È molto agra la vita degli Spatriati. Mario Desiati lo sa ma ha voluto ricordarlo a un Paese inquieto (e quindi già «spatriato» di suo). Lo ha fatto attraverso una provocazione da scrittore disarmato (come i profeti disarmati), nella notte di giovedì scorso, la notte da Strega al Museo etrusco di Villa Giulia. La sfida non era negli «occhi truccati» o nelle «scarpe arcobaleno» calzate dal vincitore del premio letterario con tanti saluti a certi pruriti conformistici. La sfida era nella voce, la sua, quando ha ricordato due «spatriati» in carne e ossa: Mariateresa Di Lascia e Alessandro Leogrande. Entrambi, in anni diversi, dalla Puglia si proiettarono nel mondo con la loro visione transnazionale (Di Lascia fu leader di un Partito radicale che già si fregiava di quella etichetta) e oltre ogni frontiera (ricordiamo cos’ha significato il concetto di frontiera e di attraversamento, dentro e fuori il testo scritto, per un autore di vero talento quale fu Leogrande). Desiati ha provocato perché, da buon meridionale, ha sollecitato la memoria. Cosa assai urticante per gli italiani.

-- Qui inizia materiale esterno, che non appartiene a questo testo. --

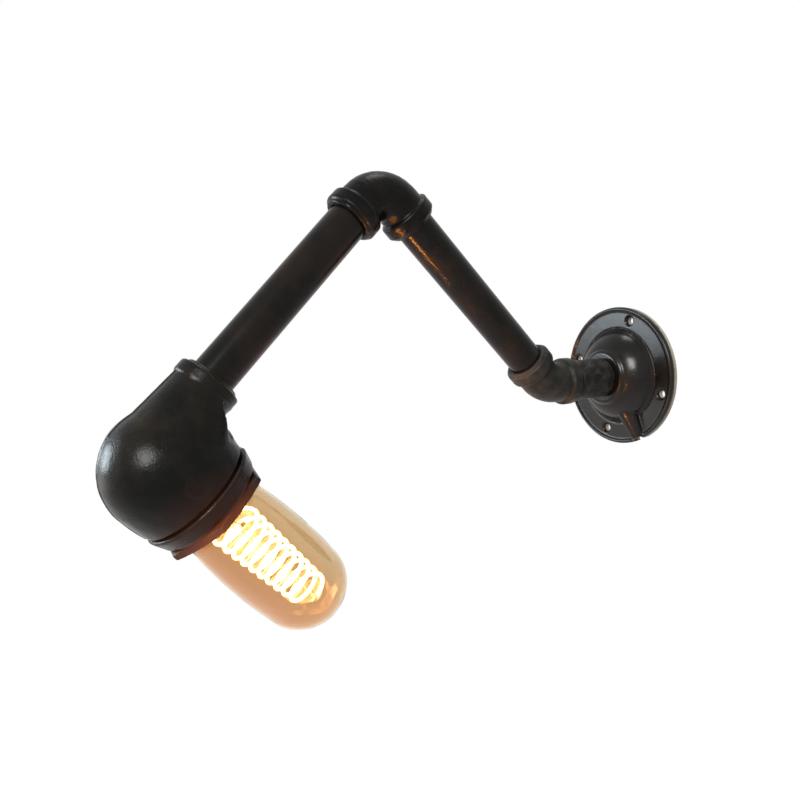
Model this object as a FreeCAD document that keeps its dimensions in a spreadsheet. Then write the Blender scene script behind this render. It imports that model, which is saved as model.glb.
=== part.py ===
import FreeCAD, Part
import math
import os
import re

import Sketcher

# Industrial wall light made from half-inch malleable pipe and fittings.
# Origin: centre of the wall plate's back, on the wall. -Y leaves the wall, +Z is up. Millimetres.
# The run leaves the wall, turns up at a 45 degree elbow, comes down from a 90 degree elbow, and
# ends in a reducing elbow that holds the lamp and points it back down at the wall.

os.makedirs("parts", exist_ok=True)
Vector = FreeCAD.Vector
doc = FreeCAD.newDocument("pipe_wall_light")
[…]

È molto agra la vita «spatriata»; ha un prezzo altissimo da pagare: lo straniamento. Chi ricorda gli occhi di bambini, donne, anziani ucraini, sradicati dalle loro terre a colpi di artiglieria, si interroghi. Direte: cosa c’entrano con la storia tormentata di Francesco Veleno e Claudia Fanelli, protagonisti del romanzo? Apparentemente nulla. Apparentemente. Perché la scelta di premiare gli Spatriati di Desiati, magari inconsciamente, ha molto a che fare con certe vicende di vittime e volenterosi carnefici. Dal Sud del Sud dei Santi alla Berlino in perenne trance da avanguardia pluriverso (artistica, politica, sociale).
L’universalità del messaggio di Desiati, la radice del successo del romanzo, è nell’attualità della risposta «spatriante» perché tale diventa l’esistenza quando è priva di radici, priva di amore, priva di una idea di futuro per colpa della guerra o della fame (anche per gli anziani la parola futuro esiste quando resta saldo il legame col passato, attraverso gli affetti del presente). Cercare un’identità, ricreare un’identità. Quali le coordinate? Desiati ha offerto una risposta vincente attraverso la letteratura. Ha saputo, parafrasando Roland Barthes, accorciare le distanze tra la rozzezza dei tempi attuali e la vita che è tale perché è sottile.
Perché sembra difficile trovare in questi tempi surriscaldati, di alluvioni e onde anomale una segreta formula della felicità (ammesso che sia, lasciando che sia), da applicare alle relazioni umane diventate ormai equazioni con troppe incognite. Perciò in un mondo denso di entropie, per afferrare l’inafferrabile occorre abitare una patria delle identità senza latitudini o meglio dell’unica latitudine possibile, quella in cui si è come si è (e lo ricordava Leonardo Sciascia) serve l’amore. Che sia libertà, che sia legame mai sciolto con la propria terra, che sia riconoscere la propria casa lì dove si resta umani. Si è detto che quello dello scrittore nato a Locorotondo, martinese d’adozione, è il successo di un Mezzogiorno diverso, proiettato nel domani attraverso una generazione che, come l’Angelus Novus di Klee, vola verso il futuro con lo sguardo rivolto a un punto fisso.
Quel punto non è più. O meglio non è più rappresentabile dalla fissità del Mezzogiorno che vinceva, per esempio, lo Strega del 1988 con Gesualdo Bufalino e l’orrido angusto dell’isola-prigione borbonica raccontata ne Le menzogne della notte.
Il Sud di Spatriati è ovunque, perché è dentro ognuno di noi il desiderio di trovare una patria speciale che si chiama libertà d’amare. E nonostante tutto, avvertiva Salvatore Quasimodo in un celebre verso, «l’uomo grida dovunque la sorte di una patria». La poesia s’intitola Lamento per il Sud. Desiati ha gridato la sorte di una patria l’altra sera nel suo trionfo romano. È sua la patria degli Spatriati, non più la stretta terra del rimorso, ma il mondo.